If diplomacy is the art of persuading others to act as we would wish, effective foreign policy requires that we comprehend why others act as they do. Fortunately, the constitutional requirement that separates state from church in the United States does not also insist that the state be ignorant of the church, mosque, synagogue, pagoda or temple. In the future, no American ambassador should be assigned to a country where religious feelings are strong unless he or she has a deep understanding of the faiths commonly practiced there. Ambassadors and their representatives, wherever they are assigned, should establish relationships with local religious leaders. The State Department should hire or train a core of specialists in religion to be deployed both in Washington and in key embassies overseas.
The invasion of Iraq was intended as a demonstration of America’s power; it has instead shown the limits of that power. President Bush went to war because he believed that doing so was necessary to keep American safe. He surely did not intend, in the process, to cause what is taking place: a historic shift in the relative power of Sunni and Shiite Muslims not only in Iraq but throughout the region. The installation of a permanent government in Iraq marks the first time in history that Shiites have governed a leading Arab state. Officials in the major Sunni capitals of Saudi Arabia, Jordan, and Egypt worry about the emergence of a Shia “crescent” running from Bahrain to Iran, Iraq, Syria, and Lebanon. In a meeting in Washington during the spring of 2005, King Abdullah of Jordan expressed to me his concern about the possibility that the clash between the Sunnis and Shiites could supplant the conflict between the Arabs and Israelis as the core problem in the Middle East. For a millennium, Sunnis have been preeminent within Islam. The balance in the future will be more even; and no one can be sure what that will mean. King Abdullah warned, however, against allowing Shiite radicals in Iran and Iraq to represent themselves as legitimate descendants of Muhammad. Although moderates on both sides will seek to restrain the extremes, we should be aware of the potential for conflict – from verbal jousting to assassinations to the instigation, eventually, of a nuclear arms race between Sunnis and Shiites.
As I grow older, I am reminded of a good Catholic – the friend of a friend – whose chosen epitaph was “I leave the world as I entered it: bewildered.” The years have not brought me certainty about religion. I am a hopeful Christian but also an inadequate one, with doubts. I respect other religions because I think they are reaching for the same truth, though fro a different angle. The Protestant theologians Paul Tillich wrote, “Doubt is not the opposite of faith; it is an element of faith.” I like the sound of that. Ö Religion concerns itself with the hopes and fears of all the years; the terms of American presidents are not so expansive. The policies of the United States government have to be based on what we might hope to accomplish in a finite period on Earth, not on postmillennial expectations. At the same time, what we can accomplish on Earth is mixed up with the different understandings people have of God.

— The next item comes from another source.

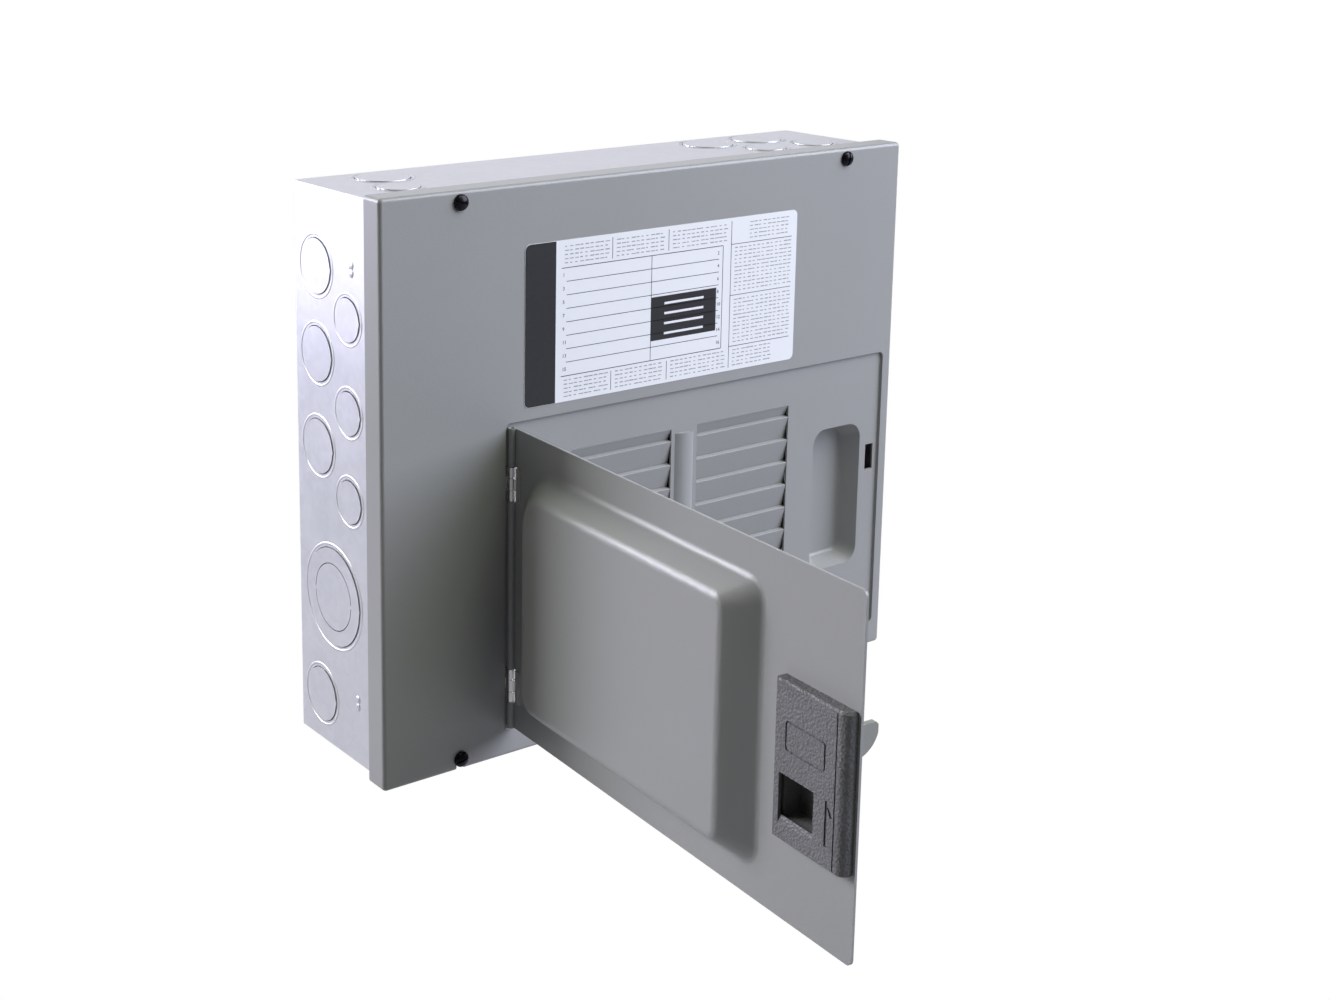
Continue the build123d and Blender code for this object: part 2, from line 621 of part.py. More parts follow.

As I travel around the world, I am often asked, “Why can’t we just keep religion out of foreign policy?” My answer is that we can’t and shouldn’t. Religion is a large part of what motivates people and shapes their views of justice and right behavior. It must be taken into account. Nor can we expect our leaders to make decisions in isolation from their religious beliefs. There is a limit to how much the human mind can compartmentalize. In any case, why should world leaders who are religious act and speak as if they are not? We must live with our beliefs and also with our differences; it does no good to deny them.